Item 1.01 Entry into a Material Definitive Agreement
On December 15, 2022, GWG Holdings, Inc. (the "Company") entered into a
Superpriority Secured Debtor-In-Possession Credit and Guaranty Agreement (the
"DIP Credit Agreement") with the Company, GWG Life, LLC, GWG DLP Funding IV, LLC
("DLP IV") and GWG DLP Funding VI, LLC ("DLP VI") as borrowers (collectively,
the "Borrowers"), GWG Life USA, LLC, GWG DLP Funding V Holdings, LLC and GWG DLP
Funding V, LLC, as guarantors (collectively, the "Guarantors" and, together with
the Borrowers, the "Obligors"), Vida Insurance Credit Opportunity Fund III GP,
LLC, as administrative agent and collateral agent (the "Administrative Agent and
Collateral Agent"), and each of the other financial institutions from time to
time party thereto (the "Lenders") pursuant to which the Lenders have agreed to
provide a revolving credit facility in an aggregate principal amount of up to
$40 million and a term loan credit facility in an aggregate principal amount of
approximately $564,125,839. The Obligors and the Administrative Agent and
Collateral Agent also entered into a Debtor-In-Possession Security Agreement
(the "DIP Security Agreement" and together with DIP Credit Agreement the
"Agreements") as of such date related to the DIP Credit Agreement to pledge
their assets as collateral to the Lenders.

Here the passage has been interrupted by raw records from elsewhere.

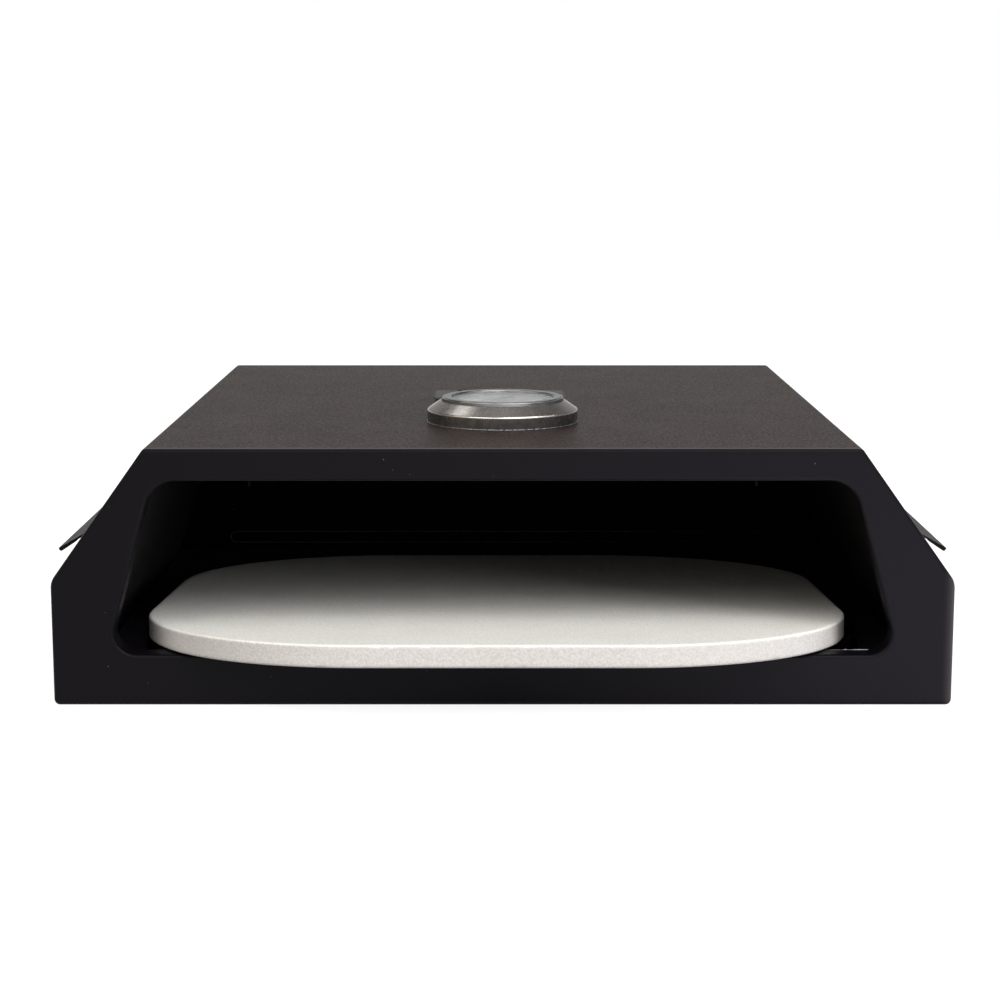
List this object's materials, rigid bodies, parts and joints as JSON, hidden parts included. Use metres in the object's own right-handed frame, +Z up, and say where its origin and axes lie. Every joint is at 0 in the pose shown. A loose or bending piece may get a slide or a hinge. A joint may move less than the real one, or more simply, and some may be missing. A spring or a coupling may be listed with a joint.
{
  "type": "grill top pizza oven",
  "caption": "Low black double-skinned steel box with a wide rounded front mouth, slanted sides, side handles, a leaning baking stone and a round dial thermometer on the roof.",
  "frame": {"origin": "on the resting plane, under the middle of the bounding box: the oven's middle in X, and half way between the stone's front edge and the rear panel in Y", "axes": "+X to the right seen from the front, +Y from the mouth to the back, +Z up"},
  "size_m": [0.4242, 0.3903, 0.1275],
  "materials": {
    "black_powder_coat": "fine textured black powder coat",
    "chamber_black": "smooth heat-proof black paint",
    "vent_coat": "smooth dark grey coat",
    "cordierite": "matt, fine grained, pale cream",
    "stainless": "brushed",
    "zinc_steel": "zinc plated",
    "lens_glass": "clear",
    "dial_print": "matt white with printed scale",
    "bush_brass": "turned",
    "pointer_black": "satin"
  },
  "bodies": {
    "oven_body": {"outer_shell": "black_powder_coat", "front_panel": "black_powder_coat", "rear_panel": "black_powder_coat", "rear_panel_rivets": "black_powder_coat", "inner_liner": "chamber_black", "liner_back_wall": "chamber_black", "mouth_lip_rivets": "zinc_steel", "liner_back_rivets": "zinc_steel", "floor_tray": "chamber_black", "roof_brace": "chamber_black", "right_stone_bracket": "chamber_black", "left_stone_bracket": "chamber_black", "right_handle": "black_powder_coat", "left_handle": "black_powder_coat", "right_handle_rivets": "black_powder_coat", "left_handle_rivets": "black_powder_coat", "vent_cover": "vent_coat", "vent_spacers": "vent_coat", "vent_rivets": "vent_coat", "thermometer_case": "stainless", "thermometer_cup": "stainless", "thermometer_bezel": "stainless", "thermometer_lens": "lens_glass", "thermometer_dial": "dial_print", "probe_stem": "stainless", "stem_bush": "bush_brass", "bimetal_coil": "stainless", "spacer_sleeve": "zinc_steel", "stem_washer": "zinc_steel", "stem_nut": "zinc_steel"},
    "stone": {"pizza_stone": "cordierite"},
    "pointer": {"needle": "pointer_black", "needle_shaft": "stainless"}
  },
  "joints": [
    {"name": "stone_slide", "type": "slide", "parent": "oven_body", "child": "stone", "axis": [0, -0.9975, 0.0712], "range_m": [0, 0.3]},
    {"name": "needle_turn", "type": "hinge", "parent": "oven_body", "child": "pointer", "pos_m": [0, -0.06032, 0.125], "axis": [0, 0, 1], "range_deg": [-270, 0]}
  ]
}
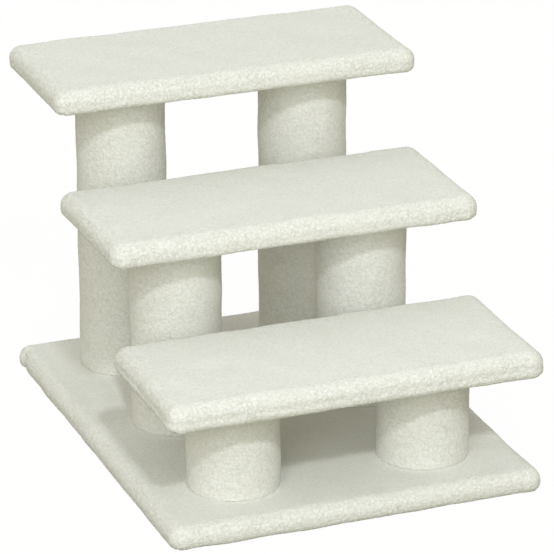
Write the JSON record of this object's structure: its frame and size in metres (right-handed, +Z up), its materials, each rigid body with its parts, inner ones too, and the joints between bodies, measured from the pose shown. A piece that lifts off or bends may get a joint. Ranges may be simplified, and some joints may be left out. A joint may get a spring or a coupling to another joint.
{
  "type": "pet stairs",
  "caption": "Low pet stairs with plush-wrapped board treads rising in equal steps on plush-covered round posts above a flat plush-wrapped base.",
  "frame": {"origin": "on the floor, under the middle of the stairs' bounding box", "axes": "+Z up, +Y from the front (lowest tread) to the back (highest tread), +X to the right as seen from the front"},
  "size_m": [0.35, 0.454, 0.3245],
  "materials": {
    "plush": "cream white sherpa plush with a short curly pile",
    "board": "raw particle board",
    "card": "spiral-wound kraft cardboard",
    "plug": "raw fibreboard",
    "zinc": "bright zinc plated"
  },
  "bodies": {
    "root": {"base_board": "board", "base_cover": "plush", "base_staples": "zinc", "low_tread_board": "board", "low_tread_cover": "plush", "low_tread_lining": "plush", "low_tread_staples": "zinc", "mid_tread_board": "board", "mid_tread_cover": "plush", "mid_tread_lining": "plush", "mid_tread_staples": "zinc", "top_tread_board": "board", "top_tread_cover": "plush", "top_tread_lining": "plush", "top_tread_staples": "zinc", "low_left_tube": "card", "low_right_tube": "card", "mid_left_tube": "card", "mid_right_tube": "card", "top_left_tube": "card", "top_right_tube": "card", "low_left_sleeve": "plush", "low_right_sleeve": "plush", "mid_left_sleeve": "plush", "mid_right_sleeve": "plush", "top_left_sleeve": "plush", "top_right_sleeve": "plush", "low_left_foot_plug": "plug", "low_right_foot_plug": "plug", "mid_left_foot_plug": "plug", "mid_right_foot_plug": "plug", "top_left_foot_plug": "plug", "top_right_foot_plug": "plug", "low_left_head_plug": "plug", "low_right_head_plug": "plug", "mid_left_head_plug": "plug", "mid_right_head_plug": "plug", "top_left_head_plug": "plug", "top_right_head_plug": "plug", "foot_tee_nuts": "zinc", "head_tee_nuts": "zinc", "tread_tee_nuts": "zinc", "base_bolts": "zinc", "base_washers": "zinc", "tread_studs": "zinc"}
  },
  "joints": []
}
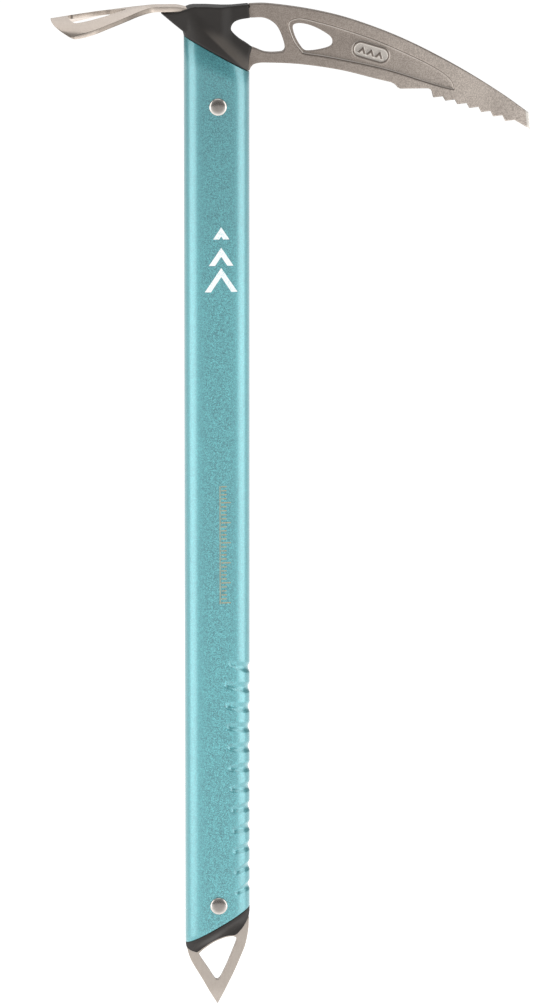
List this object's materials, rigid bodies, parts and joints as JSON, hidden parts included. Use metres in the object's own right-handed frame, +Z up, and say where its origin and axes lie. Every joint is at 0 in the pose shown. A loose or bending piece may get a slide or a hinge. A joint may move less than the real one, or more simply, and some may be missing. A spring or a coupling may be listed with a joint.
{
  "type": "ice axe",
  "caption": "Straight-shafted ice axe: toothed steel pick and sheet adze on an oval aluminium shaft with grip grooves, moulded head cover and a plate spike.",
  "frame": {"origin": "centre of the carabiner hole in the head, on the middle plane", "axes": "+Z up the shaft towards the head, +X towards the pick's point, Y across the thickness"},
  "size_m": [0.2335, 0.0616, 0.4999],
  "materials": {
    "shaft_paint": "metallic turquoise lacquer, satin gloss",
    "forged_steel": "matte, shot-blasted forging",
    "sheet_steel": "fine brushed lines",
    "plate_steel": "satin, tumbled edges",
    "rivet_steel": "pressed and polished domes",
    "black_moulding": "matte, fine grain",
    "filler_moulding": "plain moulded"
  },
  "bodies": {
    "root": {"shaft": "shaft_paint", "pick": "forged_steel", "adze": "sheet_steel", "head_cover": "black_moulding", "head_rivet": "rivet_steel", "adze_rivet_front": "rivet_steel", "adze_rivet_rear": "rivet_steel", "tang_shim_left": "filler_moulding", "tang_shim_right": "filler_moulding", "spike": "plate_steel", "spike_plug": "black_moulding", "spike_rivet": "rivet_steel"}
  },
  "joints": []
}
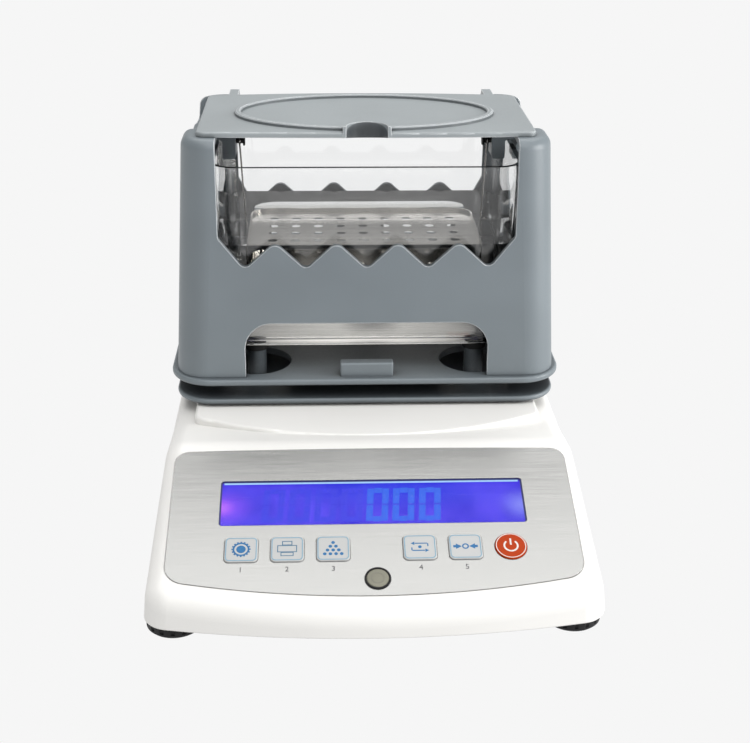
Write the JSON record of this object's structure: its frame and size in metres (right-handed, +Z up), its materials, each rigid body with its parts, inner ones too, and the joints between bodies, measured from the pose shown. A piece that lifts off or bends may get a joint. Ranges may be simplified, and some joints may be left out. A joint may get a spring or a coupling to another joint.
{
  "type": "benchtop density meter",
  "caption": "Benchtop density meter: low wedge-shaped base with display and keys, clear water tank in a grey measuring frame with a hinged upper plate.",
  "frame": {"origin": "on the bench under the middle of the base", "axes": "+X to the right as the user faces the keys, +Y to the back, +Z up"},
  "size_m": [0.205, 0.283, 0.1962],
  "materials": {
    "white_shell": "fine satin, warm white",
    "grey_cover": "matte grey",
    "brass": "machined",
    "brushed_panel": "finely brushed, light silver",
    "clear_window": "clear, polished",
    "display": "lit blue-violet",
    "light_guide": "clear white",
    "board_green": "solder-mask green",
    "black_plastic": "matte black",
    "rubber_black": "matte black",
    "grey_key": "satin light grey",
    "orange_key": "satin orange-red",
    "vial_liquid": "olive, clear",
    "steel": "brushed",
    "bare_aluminium": "milled",
    "clear_tank": "clear moulded",
    "grey_plastic": "fine-grained mid grey"
  },
  "bodies": {
    "base": {"bottom_cover": "grey_cover", "chassis_plate": "steel", "dc_inlet": "black_plastic", "display_board": "board_green", "display_lens": "clear_window", "foot_inserts": "brass", "front_panel": "brushed_panel", "key_switches": "black_plastic", "lcd_backlight": "light_guide", "lcd_panel": "display", "level_vial_cup": "black_plastic", "level_vial_glass": "vial_liquid", "load_cell": "bare_aluminium", "load_cell_base_spacer": "bare_aluminium", "load_cell_top_spacer": "bare_aluminium", "main_board": "board_green", "overload_stop": "steel", "pan_carrier": "bare_aluminium", "pan_seat": "bare_aluminium", "serial_port": "steel", "tank_post_caps": "rubber_black", "tank_stand": "grey_plastic", "upper_housing": "white_shell", "water_tank": "clear_tank", "weighing_pan": "grey_plastic"},
    "frame": {"measuring_frame": "grey_plastic", "basket_hook_pins": "black_plastic", "plate_hinge_pins": "steel"},
    "plate": {"upper_plate": "grey_plastic"},
    "basket": {"basket_tray": "steel", "basket_wires": "steel"},
    "set_key": {"set_key": "grey_key"},
    "print_key": {"print_key": "grey_key"},
    "enter_key": {"enter_key": "grey_key"},
    "mode_key": {"mode_key": "grey_key"},
    "zero_key": {"zero_key": "grey_key"},
    "power_key": {"power_key": "orange_key"},
    "foot_front_left": {"foot_front_left": "black_plastic", "foot_stud_front_left": "steel"},
    "foot_front_right": {"foot_front_right": "black_plastic", "foot_stud_front_right": "steel"},
    "foot_rear_left": {"foot_rear_left": "black_plastic", "foot_stud_rear_left": "steel"},
    "foot_rear_right": {"foot_rear_right": "black_plastic", "foot_stud_rear_right": "steel"}
  },
  "joints": [
    {"name": "frame_lift", "type": "slide", "parent": "base", "child": "frame", "axis": [0, 0, 1], "range_m": [0, 0.115]},
    {"name": "plate_hinge", "type": "hinge", "parent": "frame", "child": "plate", "pos_m": [0, 0.115, 0.1885], "axis": [-1, 0, 0], "range_deg": [0, 100]},
    {"name": "basket_swing", "type": "hinge", "parent": "frame", "child": "basket", "pos_m": [0, 0.0625, 0.1775], "axis": [1, 0, 0], "range_deg": [-4, 4]},
    {"name": "set_key_press", "type": "slide", "parent": "base", "child": "set_key", "axis": [0, 0.3469, -0.9379], "range_m": [0, 0.0005], "stiffness_N_per_m": 200, "springref_m": -0.002},
    {"name": "print_key_press", "type": "slide", "parent": "base", "child": "print_key", "axis": [0, 0.3469, -0.9379], "range_m": [0, 0.0005], "stiffness_N_per_m": 200, "springref_m": -0.002},
    {"name": "enter_key_press", "type": "slide", "parent": "base", "child": "enter_key", "axis": [0, 0.3469, -0.9379], "range_m": [0, 0.0005], "stiffness_N_per_m": 200, "springref_m": -0.002},
    {"name": "mode_key_press", "type": "slide", "parent": "base", "child": "mode_key", "axis": [0, 0.3469, -0.9379], "range_m": [0, 0.0005], "stiffness_N_per_m": 200, "springref_m": -0.002},
    {"name": "zero_key_press", "type": "slide", "parent": "base", "child": "zero_key", "axis": [0, 0.3469, -0.9379], "range_m": [0, 0.0005], "stiffness_N_per_m": 200, "springref_m": -0.002},
    {"name": "power_key_press", "type": "slide", "parent": "base", "child": "power_key", "axis": [0, 0.3469, -0.9379], "range_m": [0, 0.0005], "stiffness_N_per_m": 200, "springref_m": -0.002},
    {"name": "foot_front_left_turn", "type": "hinge", "parent": "base", "child": "foot_front_left", "pos_m": [-0.0895, -0.111, 0], "axis": [0, 0, 1], "range_deg": [-720, 720]},
    {"name": "foot_front_right_turn", "type": "hinge", "parent": "base", "child": "foot_front_right", "pos_m": [0.0895, -0.111, 0], "axis": [0, 0, 1], "range_deg": [-720, 720]},
    {"name": "foot_rear_left_turn", "type": "hinge", "parent": "base", "child": "foot_rear_left", "pos_m": [-0.0895, 0.112, 0], "axis": [0, 0, 1], "range_deg": [-720, 720]},
    {"name": "foot_rear_right_turn", "type": "hinge", "parent": "base", "child": "foot_rear_right", "pos_m": [0.0895, 0.112, 0], "axis": [0, 0, 1], "range_deg": [-720, 720]}
  ]
}
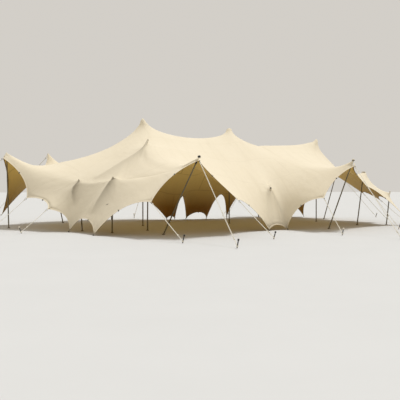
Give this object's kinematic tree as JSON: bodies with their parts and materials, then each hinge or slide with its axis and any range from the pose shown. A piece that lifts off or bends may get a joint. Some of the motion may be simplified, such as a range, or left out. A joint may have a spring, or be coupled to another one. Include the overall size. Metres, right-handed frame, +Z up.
{
  "type": "stretch tent",
  "caption": "Freeform stretch tent: an elastic cream sheet pushed up by poles and held out by guy ropes, stakes and pegs.",
  "frame": {"origin": "on the ground, under the middle of the whole tent's bounding box, guy stakes included", "axes": "+X along the front to the right, +Y from the front to the back, +Z up"},
  "size_m": [25.5466, 21.4508, 5.1056],
  "materials": {
    "cloth": "matt elastic coated cloth, cream outside and golden in its own shade below",
    "pole": "treated dark timber",
    "rope": "pale laid rope",
    "steel": "dark worn steel"
  },
  "bodies": {
    "root": {"canopy_back_1": "cloth", "canopy_back_2": "cloth", "canopy_back_3": "cloth", "canopy_back_4": "cloth", "canopy_front_1": "cloth", "canopy_front_2": "cloth", "canopy_front_3": "cloth", "canopy_front_4": "cloth", "edge_pole_back_corner": "pole", "edge_pole_back_left": "pole", "edge_pole_back_right": "pole", "edge_pole_front_left": "pole", "edge_pole_front_right": "pole", "edge_pole_left": "pole", "edge_pole_right": "pole", "front_pole_left": "pole", "guy_back_0": "rope", "guy_back_1": "rope", "guy_back_2": "rope", "guy_back_3": "rope", "guy_back_4": "rope", "guy_back_5": "rope", "guy_corner_back_left": "rope", "guy_front_1": "rope", "guy_front_2": "rope", "guy_front_3": "rope", "guy_front_4": "rope", "guy_front_5": "rope", "guy_front_6": "rope", "guy_left_1": "rope", "guy_left_2": "rope", "guy_left_3": "rope", "guy_left_4": "rope", "guy_right_1": "rope", "guy_right_2": "rope", "guy_right_3": "rope", "main_pole_left": "pole", "main_pole_middle": "pole", "main_pole_right": "pole", "peg_back_tie_1": "steel", "peg_back_tie_2": "steel", "peg_back_tie_3": "steel", "peg_back_tie_4": "steel", "peg_back_tie_5": "steel", "peg_corner_back_right": "steel", "peg_corner_front_left": "steel", "peg_corner_front_right": "steel", "peg_front_tie_1": "steel", "peg_front_tie_2": "steel", "peg_left_tie": "steel", "prop_pole_front_corner": "pole", "prop_pole_front_middle": "pole", "prop_pole_left": "pole", "prop_pole_right_inner": "pole", "prop_pole_right_outer": "pole"}
  },
  "joints": []
}
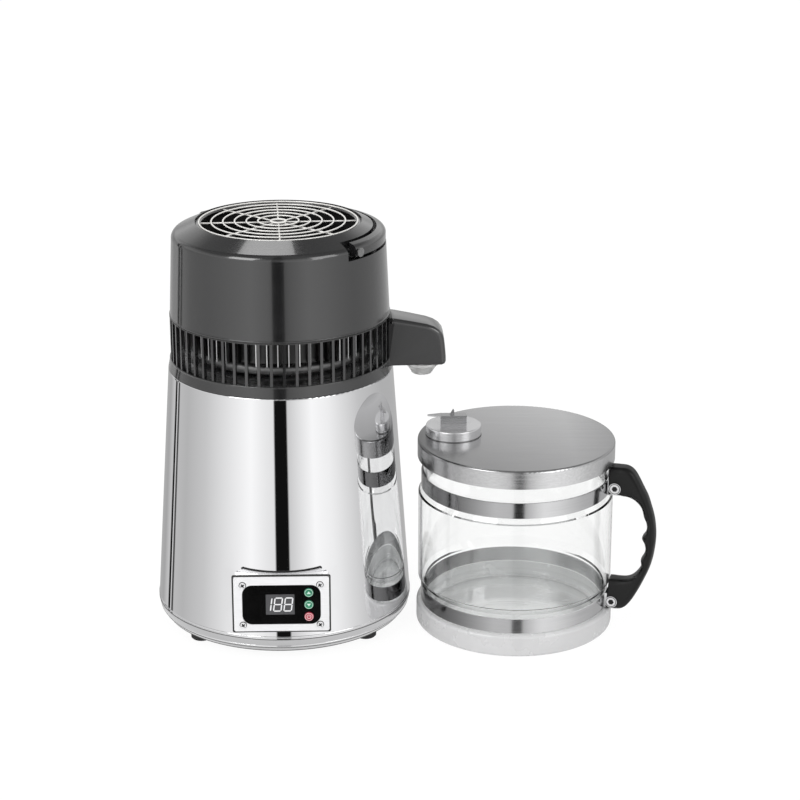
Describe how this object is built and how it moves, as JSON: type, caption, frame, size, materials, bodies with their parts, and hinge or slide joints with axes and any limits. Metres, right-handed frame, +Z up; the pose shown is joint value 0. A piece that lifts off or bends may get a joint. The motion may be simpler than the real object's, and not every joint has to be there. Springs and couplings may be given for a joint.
{
  "type": "water distiller",
  "caption": "Countertop water distiller: steel boiler with fan-cooled condenser head, side spout and control panel, and a handled glass jug with lid.",
  "frame": {"origin": "on the floor under the middle of the still and its jug", "axes": "+X from the still to the jug, -Y to the side of the control panel, +Z up"},
  "size_m": [0.4626, 0.2403, 0.3794],
  "materials": {
    "polished_steel": "mirror polish",
    "inner_steel": "satin",
    "plain_steel": "mill",
    "rubber_feet": "matt",
    "heater_aluminium": "cast",
    "thermostat_metal": "plain",
    "bezel_steel": "satin polish",
    "window_black": "gloss",
    "tray_black": "moulded",
    "board_green": "lacquered",
    "display_dark": "gloss",
    "key_green": "soft",
    "key_red": "soft",
    "inlet_black": "moulded",
    "head_plastic": "gloss",
    "grille_wire": "bright wire",
    "fan_black": "moulded",
    "motor_metal": "plain",
    "seal_silicone": "translucent white",
    "fin_aluminium": "bright",
    "nozzle_white": "white",
    "pivot_metal": "plain",
    "jug_foot": "satin",
    "jug_glass": "clear",
    "hoop_steel": "polish",
    "handle_plastic": "satin",
    "lid_steel": "satin",
    "cap_steel": "polish"
  },
  "bodies": {
    "still": {"outer_shell": "polished_steel", "base_skirt": "polished_steel", "base_plate": "plain_steel", "feet": "rubber_feet", "boil_pot": "inner_steel", "heater": "heater_aluminium", "heater_clamp": "inner_steel", "thermostats": "thermostat_metal", "panel_bezel": "bezel_steel", "panel_window": "window_black", "control_tray": "tray_black", "circuit_board": "board_green", "display_module": "display_dark", "panel_screws": "bezel_steel", "power_inlet": "inlet_black"},
    "head": {"vent_ring": "head_plastic", "head_cover": "head_plastic", "fan_grille": "grille_wire", "fan_frame": "fan_black", "fan_motor": "motor_metal", "dome_lid": "inner_steel", "dome_seal": "seal_silicone", "condenser_coil": "inner_steel", "condenser_fins": "fin_aluminium", "spout_hood": "head_plastic", "nozzle": "nozzle_white", "bail_pivots": "pivot_metal"},
    "handle": {"carry_handle": "head_plastic"},
    "fan": {"fan_rotor": "fan_black"},
    "up_key": {"button_up": "key_green"},
    "down_key": {"button_down": "key_green"},
    "power_key": {"button_power": "key_red"},
    "jug": {"jug_base": "jug_foot", "jug_glass": "jug_glass", "lower_hoop": "hoop_steel", "upper_hoop": "hoop_steel", "jug_handle": "handle_plastic", "handle_bolts": "hoop_steel"},
    "lid": {"jug_lid": "lid_steel", "lid_seal": "seal_silicone"},
    "cap": {"inlet_cap": "cap_steel", "cap_grip": "cap_steel"}
  },
  "joints": [
    {"name": "head_lift", "type": "slide", "parent": "still", "child": "head", "axis": [0, 0, 1], "range_m": [0, 0.2]},
    {"name": "handle_fold", "type": "hinge", "parent": "head", "child": "handle", "pos_m": [-0.1133, 0.0014, 0.366], "axis": [0.7478, -0.6639, 0], "range_deg": [0, 90]},
    {"name": "fan_spin", "type": "hinge", "parent": "head", "child": "fan", "pos_m": [-0.1133, 0.0014, 0.35], "axis": [0, 0, 1], "continuous": true},
    {"name": "up_press", "type": "slide", "parent": "still", "child": "up_key", "axis": [0, 1, 0], "range_m": [0, 0.0008], "stiffness_N_per_m": 300},
    {"name": "down_press", "type": "slide", "parent": "still", "child": "down_key", "axis": [0, 1, 0], "range_m": [0, 0.0008], "stiffness_N_per_m": 300},
    {"name": "power_press", "type": "slide", "parent": "still", "child": "power_key", "axis": [0, 1, 0], "range_m": [0, 0.0008], "stiffness_N_per_m": 300},
    {"name": "jug_slide", "type": "slide", "parent": "still", "child": "jug", "axis": [1, 0, 0], "range_m": [0, 0.15]},
    {"name": "lid_lift", "type": "slide", "parent": "jug", "child": "lid", "axis": [0, 0, 1], "range_m": [0, 0.016]},
    {"name": "cap_lift", "type": "slide", "parent": "lid", "child": "cap", "axis": [0, 0, 1], "range_m": [0, 0.012]}
  ]
}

The maturity date of the DIP Credit Agreement is October 15, 2023, and
borrowings under the DIP Credit Agreement bear interest at the sum of the
Interest Rate Adjustment (as defined in the DIP Credit Agreement) plus the LTV
Adjustment (as defined in the DIP Credit Agreement), which initially is 9.22%
per annum. The DIP Credit Agreement is secured by substantially all of the
assets of the Obligors under the DIP Security Agreement. The DIP Credit
Agreement includes conditions precedent, representations and warranties,
affirmative and negative covenants and events of default customary for
financings of this type and size. The proceeds of all or a portion of the
revolving credit facility may be used for payments related to the life
settlement portfolios owned by DLP IV and DLP VI. The proceeds of all or a
portion of the term loan credit facility may be used for the repayment of the
Existing DIP Financing (as defined in the DIP Credit Agreement), the repayment
of the SPV Credit Facilities (as defined in the DIP Credit Agreement) and, among
other things, general corporate purposes, including working capital,
administrative costs, expenses and fees of the transactions contemplated by the
Chapter 11 Cases, for payment of court approved adequate protection obligations
and other such purposes consistent with the DIP Credit Agreement.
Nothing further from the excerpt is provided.